Reproduce the top of the data verbatim, through and including the line that contains "station[3] + dx, station[4]".

Supplied entries »
◇ ◇ ◇ ◇ ◇

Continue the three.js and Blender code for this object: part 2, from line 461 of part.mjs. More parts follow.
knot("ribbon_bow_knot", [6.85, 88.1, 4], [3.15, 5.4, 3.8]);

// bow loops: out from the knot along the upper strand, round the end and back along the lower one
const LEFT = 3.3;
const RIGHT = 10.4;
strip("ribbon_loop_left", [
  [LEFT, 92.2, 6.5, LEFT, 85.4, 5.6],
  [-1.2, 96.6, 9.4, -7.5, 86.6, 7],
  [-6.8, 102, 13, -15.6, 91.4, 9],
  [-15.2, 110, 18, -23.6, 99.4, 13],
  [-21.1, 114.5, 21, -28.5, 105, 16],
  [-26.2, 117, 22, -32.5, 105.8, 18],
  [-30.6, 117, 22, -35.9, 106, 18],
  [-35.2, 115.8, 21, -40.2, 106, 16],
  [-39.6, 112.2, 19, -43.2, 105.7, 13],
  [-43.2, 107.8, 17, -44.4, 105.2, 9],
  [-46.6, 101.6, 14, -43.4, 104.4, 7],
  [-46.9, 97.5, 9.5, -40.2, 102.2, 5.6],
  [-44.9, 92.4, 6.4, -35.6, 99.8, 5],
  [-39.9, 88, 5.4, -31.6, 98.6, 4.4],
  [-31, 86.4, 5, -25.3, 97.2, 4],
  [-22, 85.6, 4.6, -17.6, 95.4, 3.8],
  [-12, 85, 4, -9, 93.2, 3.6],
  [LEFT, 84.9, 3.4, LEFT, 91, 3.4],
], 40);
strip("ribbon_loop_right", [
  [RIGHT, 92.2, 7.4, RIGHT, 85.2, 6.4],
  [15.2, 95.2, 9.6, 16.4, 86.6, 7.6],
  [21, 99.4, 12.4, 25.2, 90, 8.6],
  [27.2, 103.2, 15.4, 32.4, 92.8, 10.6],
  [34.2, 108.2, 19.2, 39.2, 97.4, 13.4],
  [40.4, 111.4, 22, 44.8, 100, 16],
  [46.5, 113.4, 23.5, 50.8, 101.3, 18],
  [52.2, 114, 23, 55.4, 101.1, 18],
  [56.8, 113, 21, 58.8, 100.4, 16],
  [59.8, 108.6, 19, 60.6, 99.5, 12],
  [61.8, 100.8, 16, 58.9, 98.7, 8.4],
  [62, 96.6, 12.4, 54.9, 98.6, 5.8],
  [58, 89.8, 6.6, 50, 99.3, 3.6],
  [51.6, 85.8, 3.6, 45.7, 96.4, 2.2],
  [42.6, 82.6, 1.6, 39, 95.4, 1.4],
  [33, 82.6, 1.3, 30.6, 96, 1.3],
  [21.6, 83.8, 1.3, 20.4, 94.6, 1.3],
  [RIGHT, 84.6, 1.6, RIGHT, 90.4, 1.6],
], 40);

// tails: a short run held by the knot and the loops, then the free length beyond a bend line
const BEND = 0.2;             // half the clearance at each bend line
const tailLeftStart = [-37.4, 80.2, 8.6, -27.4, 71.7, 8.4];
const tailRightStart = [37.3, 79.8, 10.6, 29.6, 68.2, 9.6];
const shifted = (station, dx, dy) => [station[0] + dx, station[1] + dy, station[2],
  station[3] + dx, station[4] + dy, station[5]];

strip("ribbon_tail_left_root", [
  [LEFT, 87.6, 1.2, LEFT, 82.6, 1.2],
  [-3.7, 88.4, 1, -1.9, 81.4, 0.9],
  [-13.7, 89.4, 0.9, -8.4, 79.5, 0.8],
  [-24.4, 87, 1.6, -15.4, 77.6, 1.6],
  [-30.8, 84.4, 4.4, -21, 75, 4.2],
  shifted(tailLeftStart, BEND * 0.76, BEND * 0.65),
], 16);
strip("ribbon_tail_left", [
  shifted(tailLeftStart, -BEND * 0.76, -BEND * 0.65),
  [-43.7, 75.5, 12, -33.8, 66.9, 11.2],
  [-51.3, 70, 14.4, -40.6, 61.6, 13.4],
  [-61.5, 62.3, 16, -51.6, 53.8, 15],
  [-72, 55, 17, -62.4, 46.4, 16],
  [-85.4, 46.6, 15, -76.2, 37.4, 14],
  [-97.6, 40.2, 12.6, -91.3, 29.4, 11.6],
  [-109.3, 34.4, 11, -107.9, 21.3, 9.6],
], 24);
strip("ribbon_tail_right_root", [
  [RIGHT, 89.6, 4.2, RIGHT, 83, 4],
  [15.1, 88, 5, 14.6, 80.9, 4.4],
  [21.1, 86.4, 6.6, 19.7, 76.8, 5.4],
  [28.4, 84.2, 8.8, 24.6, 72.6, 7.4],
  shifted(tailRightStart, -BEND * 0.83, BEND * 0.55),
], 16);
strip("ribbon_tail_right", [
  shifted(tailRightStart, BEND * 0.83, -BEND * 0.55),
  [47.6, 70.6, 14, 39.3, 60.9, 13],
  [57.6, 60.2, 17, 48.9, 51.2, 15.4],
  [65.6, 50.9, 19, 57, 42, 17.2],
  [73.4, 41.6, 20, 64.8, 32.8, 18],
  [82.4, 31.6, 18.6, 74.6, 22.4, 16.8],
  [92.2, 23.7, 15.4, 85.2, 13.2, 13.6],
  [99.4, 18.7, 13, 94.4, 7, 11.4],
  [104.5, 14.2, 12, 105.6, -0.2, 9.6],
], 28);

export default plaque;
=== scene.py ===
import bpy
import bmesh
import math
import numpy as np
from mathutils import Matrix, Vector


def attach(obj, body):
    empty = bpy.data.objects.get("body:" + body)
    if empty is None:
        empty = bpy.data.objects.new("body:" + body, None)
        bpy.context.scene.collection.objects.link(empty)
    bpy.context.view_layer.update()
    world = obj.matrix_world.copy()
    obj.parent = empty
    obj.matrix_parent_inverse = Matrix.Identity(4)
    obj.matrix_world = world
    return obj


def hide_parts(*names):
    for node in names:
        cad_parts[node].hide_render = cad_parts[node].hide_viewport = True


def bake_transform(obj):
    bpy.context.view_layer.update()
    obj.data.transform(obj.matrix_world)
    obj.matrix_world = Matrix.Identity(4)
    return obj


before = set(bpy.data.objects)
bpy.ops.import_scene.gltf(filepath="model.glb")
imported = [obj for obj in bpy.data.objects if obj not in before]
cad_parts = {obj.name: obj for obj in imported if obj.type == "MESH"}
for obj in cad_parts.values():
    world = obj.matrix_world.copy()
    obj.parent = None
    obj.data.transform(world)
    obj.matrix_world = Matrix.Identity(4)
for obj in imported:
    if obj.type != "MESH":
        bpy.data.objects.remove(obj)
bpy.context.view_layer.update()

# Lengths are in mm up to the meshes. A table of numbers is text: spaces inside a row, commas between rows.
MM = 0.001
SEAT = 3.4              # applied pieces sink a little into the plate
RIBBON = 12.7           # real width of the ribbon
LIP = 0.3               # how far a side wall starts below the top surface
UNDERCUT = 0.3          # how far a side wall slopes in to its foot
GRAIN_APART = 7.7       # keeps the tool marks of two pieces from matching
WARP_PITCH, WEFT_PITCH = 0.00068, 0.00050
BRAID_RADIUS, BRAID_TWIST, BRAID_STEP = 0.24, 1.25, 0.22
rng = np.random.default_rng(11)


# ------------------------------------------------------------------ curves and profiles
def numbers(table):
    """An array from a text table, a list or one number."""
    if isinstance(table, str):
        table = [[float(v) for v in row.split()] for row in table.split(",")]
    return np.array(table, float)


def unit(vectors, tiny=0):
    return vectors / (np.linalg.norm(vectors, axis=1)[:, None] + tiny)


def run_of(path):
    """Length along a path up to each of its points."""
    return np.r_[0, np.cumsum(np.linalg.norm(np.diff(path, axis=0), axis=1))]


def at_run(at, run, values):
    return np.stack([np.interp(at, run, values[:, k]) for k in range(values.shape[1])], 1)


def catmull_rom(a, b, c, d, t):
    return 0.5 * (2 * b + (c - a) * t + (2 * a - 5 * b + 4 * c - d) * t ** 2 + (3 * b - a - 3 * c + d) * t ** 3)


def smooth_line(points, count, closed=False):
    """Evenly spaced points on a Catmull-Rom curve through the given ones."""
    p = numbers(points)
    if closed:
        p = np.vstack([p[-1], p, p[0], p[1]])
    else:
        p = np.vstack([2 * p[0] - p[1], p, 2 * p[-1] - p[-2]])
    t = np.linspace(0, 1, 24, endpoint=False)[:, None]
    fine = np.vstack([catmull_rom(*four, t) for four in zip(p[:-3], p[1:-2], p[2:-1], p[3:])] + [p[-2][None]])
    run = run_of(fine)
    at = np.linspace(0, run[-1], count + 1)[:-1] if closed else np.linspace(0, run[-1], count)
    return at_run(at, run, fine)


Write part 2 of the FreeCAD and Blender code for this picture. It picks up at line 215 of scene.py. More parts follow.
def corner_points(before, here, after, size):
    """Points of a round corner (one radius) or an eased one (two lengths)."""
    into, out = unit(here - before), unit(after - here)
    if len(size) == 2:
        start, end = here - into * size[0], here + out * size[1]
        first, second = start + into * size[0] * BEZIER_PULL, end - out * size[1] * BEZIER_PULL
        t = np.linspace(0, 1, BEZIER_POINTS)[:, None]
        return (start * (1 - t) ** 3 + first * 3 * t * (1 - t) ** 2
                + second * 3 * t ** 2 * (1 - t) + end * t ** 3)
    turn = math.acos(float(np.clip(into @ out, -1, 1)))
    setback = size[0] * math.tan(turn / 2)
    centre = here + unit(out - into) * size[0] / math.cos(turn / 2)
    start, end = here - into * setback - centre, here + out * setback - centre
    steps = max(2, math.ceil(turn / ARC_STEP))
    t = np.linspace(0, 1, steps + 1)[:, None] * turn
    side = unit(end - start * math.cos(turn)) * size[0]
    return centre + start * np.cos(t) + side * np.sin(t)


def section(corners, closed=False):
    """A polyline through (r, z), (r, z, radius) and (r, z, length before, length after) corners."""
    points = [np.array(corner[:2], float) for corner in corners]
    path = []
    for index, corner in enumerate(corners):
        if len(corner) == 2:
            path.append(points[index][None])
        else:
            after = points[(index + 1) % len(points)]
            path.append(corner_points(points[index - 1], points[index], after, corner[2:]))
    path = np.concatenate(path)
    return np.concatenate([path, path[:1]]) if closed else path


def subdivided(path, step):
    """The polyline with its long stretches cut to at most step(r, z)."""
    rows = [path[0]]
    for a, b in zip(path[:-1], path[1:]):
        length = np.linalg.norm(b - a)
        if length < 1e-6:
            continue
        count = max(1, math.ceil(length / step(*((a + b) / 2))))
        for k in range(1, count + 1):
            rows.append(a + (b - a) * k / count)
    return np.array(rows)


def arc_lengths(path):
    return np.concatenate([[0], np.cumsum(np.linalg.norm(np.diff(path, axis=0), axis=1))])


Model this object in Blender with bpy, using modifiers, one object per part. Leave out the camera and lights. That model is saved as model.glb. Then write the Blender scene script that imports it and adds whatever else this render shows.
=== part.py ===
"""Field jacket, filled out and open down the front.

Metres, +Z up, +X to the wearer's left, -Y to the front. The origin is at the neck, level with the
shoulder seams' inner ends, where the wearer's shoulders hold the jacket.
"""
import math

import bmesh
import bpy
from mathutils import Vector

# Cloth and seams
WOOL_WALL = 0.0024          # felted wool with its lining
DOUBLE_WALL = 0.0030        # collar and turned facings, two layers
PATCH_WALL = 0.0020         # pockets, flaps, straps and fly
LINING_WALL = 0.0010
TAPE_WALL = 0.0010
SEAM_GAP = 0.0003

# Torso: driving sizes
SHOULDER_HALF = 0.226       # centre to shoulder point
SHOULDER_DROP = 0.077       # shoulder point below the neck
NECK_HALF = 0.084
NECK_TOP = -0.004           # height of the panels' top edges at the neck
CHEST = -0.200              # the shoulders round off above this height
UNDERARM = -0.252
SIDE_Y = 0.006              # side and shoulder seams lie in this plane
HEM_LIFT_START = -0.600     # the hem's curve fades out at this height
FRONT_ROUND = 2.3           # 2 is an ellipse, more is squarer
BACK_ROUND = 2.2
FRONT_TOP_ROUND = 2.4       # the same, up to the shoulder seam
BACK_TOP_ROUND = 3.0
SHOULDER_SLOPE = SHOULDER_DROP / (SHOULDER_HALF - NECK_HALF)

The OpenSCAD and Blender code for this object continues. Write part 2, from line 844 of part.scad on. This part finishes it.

◇ ◇ ◇ ◇ ◇

Result »
Continue the three.js and Blender code for this object: part 2, from line 461 of part.mjs. More parts follow.
knot("ribbon_bow_knot", [6.85, 88.1, 4], [3.15, 5.4, 3.8]);

// bow loops: out from the knot along the upper strand, round the end and back along the lower one
const LEFT = 3.3;
const RIGHT = 10.4;
strip("ribbon_loop_left", [
  [LEFT, 92.2, 6.5, LEFT, 85.4, 5.6],
  [-1.2, 96.6, 9.4, -7.5, 86.6, 7],
  [-6.8, 102, 13, -15.6, 91.4, 9],
  [-15.2, 110, 18, -23.6, 99.4, 13],
  [-21.1, 114.5, 21, -28.5, 105, 16],
  [-26.2, 117, 22, -32.5, 105.8, 18],
  [-30.6, 117, 22, -35.9, 106, 18],
  [-35.2, 115.8, 21, -40.2, 106, 16],
  [-39.6, 112.2, 19, -43.2, 105.7, 13],
  [-43.2, 107.8, 17, -44.4, 105.2, 9],
  [-46.6, 101.6, 14, -43.4, 104.4, 7],
  [-46.9, 97.5, 9.5, -40.2, 102.2, 5.6],
  [-44.9, 92.4, 6.4, -35.6, 99.8, 5],
  [-39.9, 88, 5.4, -31.6, 98.6, 4.4],
  [-31, 86.4, 5, -25.3, 97.2, 4],
  [-22, 85.6, 4.6, -17.6, 95.4, 3.8],
  [-12, 85, 4, -9, 93.2, 3.6],
  [LEFT, 84.9, 3.4, LEFT, 91, 3.4],
], 40);
strip("ribbon_loop_right", [
  [RIGHT, 92.2, 7.4, RIGHT, 85.2, 6.4],
  [15.2, 95.2, 9.6, 16.4, 86.6, 7.6],
  [21, 99.4, 12.4, 25.2, 90, 8.6],
  [27.2, 103.2, 15.4, 32.4, 92.8, 10.6],
  [34.2, 108.2, 19.2, 39.2, 97.4, 13.4],
  [40.4, 111.4, 22, 44.8, 100, 16],
  [46.5, 113.4, 23.5, 50.8, 101.3, 18],
  [52.2, 114, 23, 55.4, 101.1, 18],
  [56.8, 113, 21, 58.8, 100.4, 16],
  [59.8, 108.6, 19, 60.6, 99.5, 12],
  [61.8, 100.8, 16, 58.9, 98.7, 8.4],
  [62, 96.6, 12.4, 54.9, 98.6, 5.8],
  [58, 89.8, 6.6, 50, 99.3, 3.6],
  [51.6, 85.8, 3.6, 45.7, 96.4, 2.2],
  [42.6, 82.6, 1.6, 39, 95.4, 1.4],
  [33, 82.6, 1.3, 30.6, 96, 1.3],
  [21.6, 83.8, 1.3, 20.4, 94.6, 1.3],
  [RIGHT, 84.6, 1.6, RIGHT, 90.4, 1.6],
], 40);

// tails: a short run held by the knot and the loops, then the free length beyond a bend line
const BEND = 0.2;             // half the clearance at each bend line
const tailLeftStart = [-37.4, 80.2, 8.6, -27.4, 71.7, 8.4];
const tailRightStart = [37.3, 79.8, 10.6, 29.6, 68.2, 9.6];
const shifted = (station, dx, dy) => [station[0] + dx, station[1] + dy, station[2],
  station[3] + dx, station[4] + dy, station[5]];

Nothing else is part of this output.